**SHORT EXERCISE**
Verbatim output of all the material below is required.

**SOURCE RECORDS**
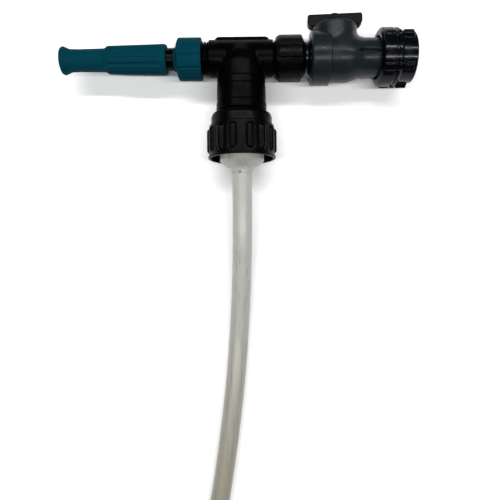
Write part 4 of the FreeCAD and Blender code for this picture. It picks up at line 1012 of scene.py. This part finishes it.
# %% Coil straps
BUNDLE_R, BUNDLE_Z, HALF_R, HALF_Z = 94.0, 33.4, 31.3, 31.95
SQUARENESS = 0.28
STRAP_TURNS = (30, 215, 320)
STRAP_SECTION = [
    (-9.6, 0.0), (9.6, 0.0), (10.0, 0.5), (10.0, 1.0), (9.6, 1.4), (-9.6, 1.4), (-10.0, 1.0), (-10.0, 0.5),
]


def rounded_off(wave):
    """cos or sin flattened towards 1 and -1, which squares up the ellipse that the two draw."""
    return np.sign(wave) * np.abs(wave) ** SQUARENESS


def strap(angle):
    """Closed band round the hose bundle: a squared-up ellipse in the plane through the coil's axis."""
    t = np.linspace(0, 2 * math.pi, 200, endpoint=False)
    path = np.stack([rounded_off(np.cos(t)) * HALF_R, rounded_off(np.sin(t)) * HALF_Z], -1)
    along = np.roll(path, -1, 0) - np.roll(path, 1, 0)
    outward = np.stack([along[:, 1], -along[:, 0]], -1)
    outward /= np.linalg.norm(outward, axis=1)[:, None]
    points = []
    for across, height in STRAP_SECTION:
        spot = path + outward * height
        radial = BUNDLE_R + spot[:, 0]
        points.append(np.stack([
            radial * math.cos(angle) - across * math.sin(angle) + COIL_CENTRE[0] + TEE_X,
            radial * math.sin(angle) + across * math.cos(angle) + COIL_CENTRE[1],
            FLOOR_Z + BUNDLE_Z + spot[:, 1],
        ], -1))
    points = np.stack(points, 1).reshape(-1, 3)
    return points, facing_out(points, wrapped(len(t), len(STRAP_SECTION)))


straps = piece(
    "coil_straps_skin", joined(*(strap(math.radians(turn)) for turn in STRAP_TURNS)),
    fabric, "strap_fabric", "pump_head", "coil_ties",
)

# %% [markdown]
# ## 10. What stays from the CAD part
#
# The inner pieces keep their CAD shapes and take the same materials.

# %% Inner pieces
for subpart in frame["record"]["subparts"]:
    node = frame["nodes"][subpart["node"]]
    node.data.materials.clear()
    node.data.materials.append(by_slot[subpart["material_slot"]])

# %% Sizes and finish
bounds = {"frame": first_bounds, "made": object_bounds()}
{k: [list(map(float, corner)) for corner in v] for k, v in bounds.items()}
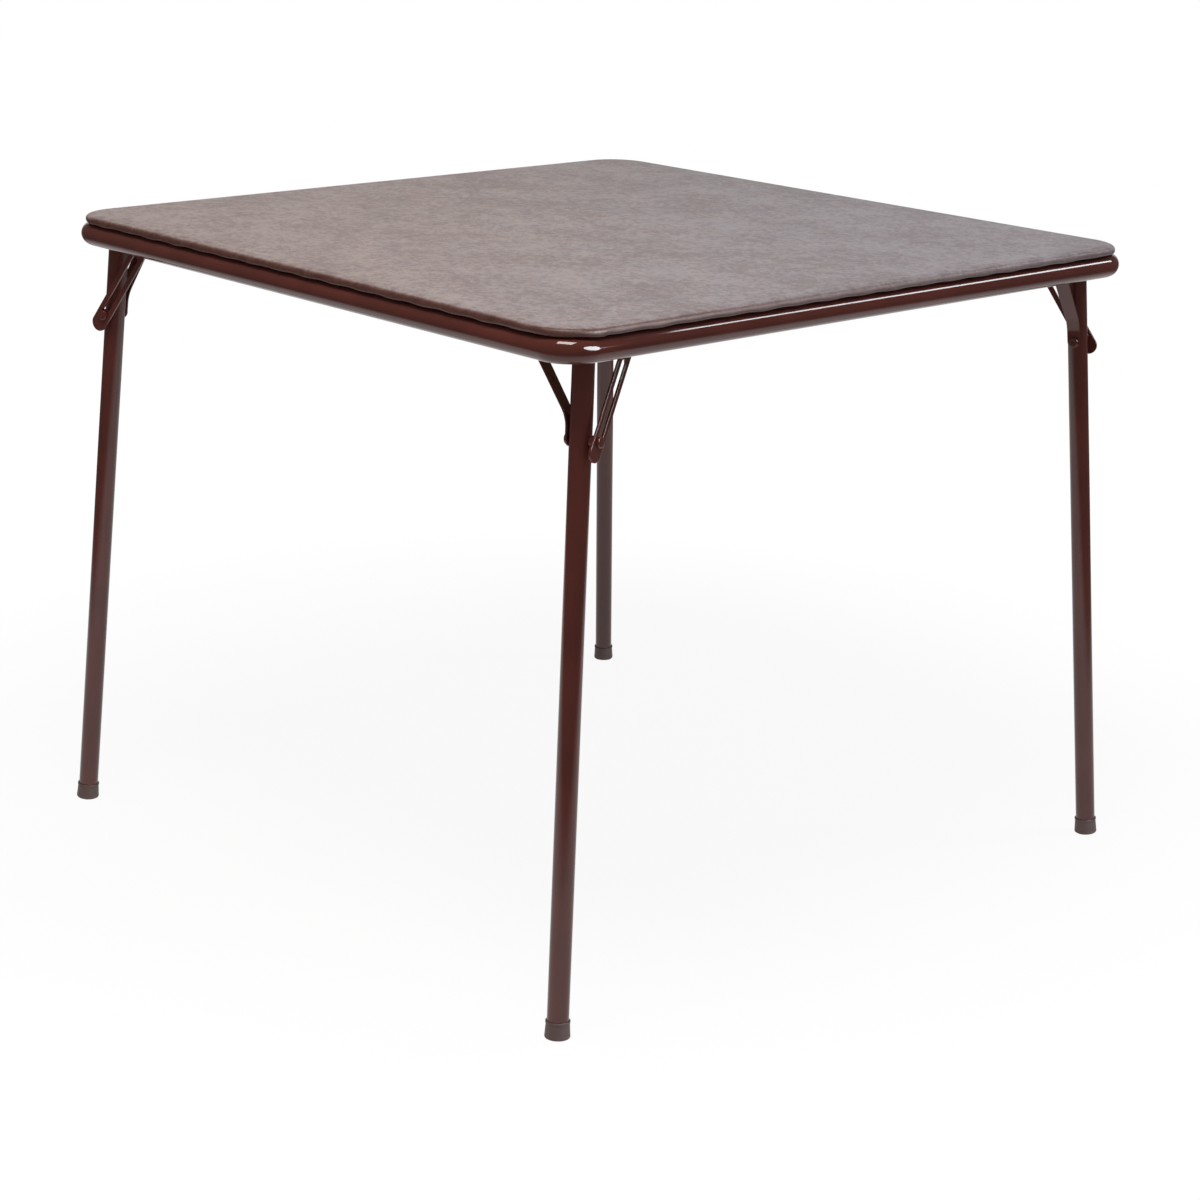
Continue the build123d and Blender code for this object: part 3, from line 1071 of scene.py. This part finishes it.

**PROBLEM SOLUTION**
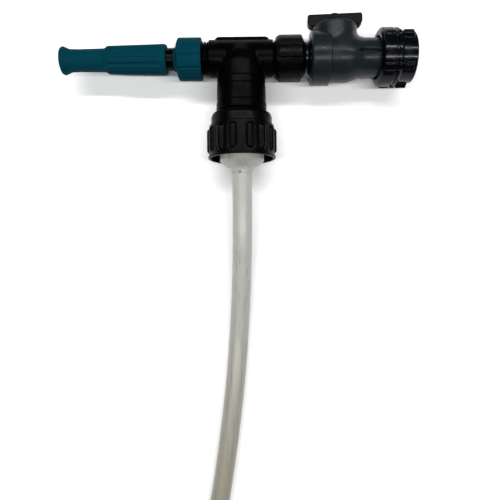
Write part 4 of the FreeCAD and Blender code for this picture. It picks up at line 1012 of scene.py. This part finishes it.
# %% Coil straps
BUNDLE_R, BUNDLE_Z, HALF_R, HALF_Z = 94.0, 33.4, 31.3, 31.95
SQUARENESS = 0.28
STRAP_TURNS = (30, 215, 320)
STRAP_SECTION = [
    (-9.6, 0.0), (9.6, 0.0), (10.0, 0.5), (10.0, 1.0), (9.6, 1.4), (-9.6, 1.4), (-10.0, 1.0), (-10.0, 0.5),
]


def rounded_off(wave):
    """cos or sin flattened towards 1 and -1, which squares up the ellipse that the two draw."""
    return np.sign(wave) * np.abs(wave) ** SQUARENESS


def strap(angle):
    """Closed band round the hose bundle: a squared-up ellipse in the plane through the coil's axis."""
    t = np.linspace(0, 2 * math.pi, 200, endpoint=False)
    path = np.stack([rounded_off(np.cos(t)) * HALF_R, rounded_off(np.sin(t)) * HALF_Z], -1)
    along = np.roll(path, -1, 0) - np.roll(path, 1, 0)
    outward = np.stack([along[:, 1], -along[:, 0]], -1)
    outward /= np.linalg.norm(outward, axis=1)[:, None]
    points = []
    for across, height in STRAP_SECTION:
        spot = path + outward * height
        radial = BUNDLE_R + spot[:, 0]
        points.append(np.stack([
            radial * math.cos(angle) - across * math.sin(angle) + COIL_CENTRE[0] + TEE_X,
            radial * math.sin(angle) + across * math.cos(angle) + COIL_CENTRE[1],
            FLOOR_Z + BUNDLE_Z + spot[:, 1],
        ], -1))
    points = np.stack(points, 1).reshape(-1, 3)
    return points, facing_out(points, wrapped(len(t), len(STRAP_SECTION)))


straps = piece(
    "coil_straps_skin", joined(*(strap(math.radians(turn)) for turn in STRAP_TURNS)),
    fabric, "strap_fabric", "pump_head", "coil_ties",
)

# %% [markdown]
# ## 10. What stays from the CAD part
#
# The inner pieces keep their CAD shapes and take the same materials.

# %% Inner pieces
for subpart in frame["record"]["subparts"]:
    node = frame["nodes"][subpart["node"]]
    node.data.materials.clear()
    node.data.materials.append(by_slot[subpart["material_slot"]])

# %% Sizes and finish
bounds = {"frame": first_bounds, "made": object_bounds()}
{k: [list(map(float, corner)) for corner in v] for k, v in bounds.items()}
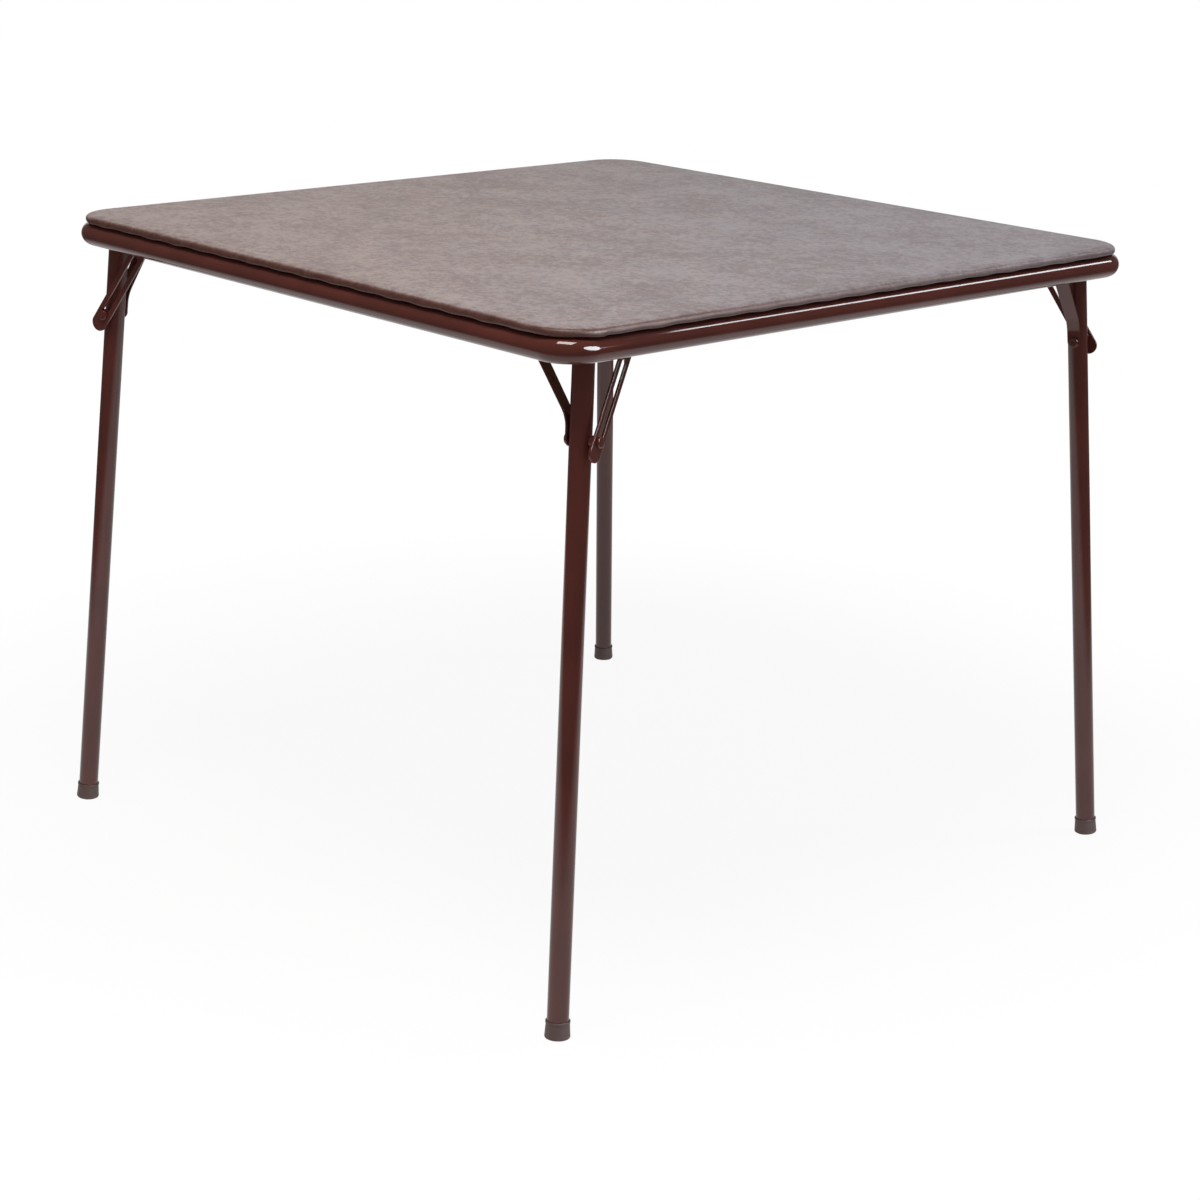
Continue the build123d and Blender code for this object: part 3, from line 1071 of scene.py. This part finishes it.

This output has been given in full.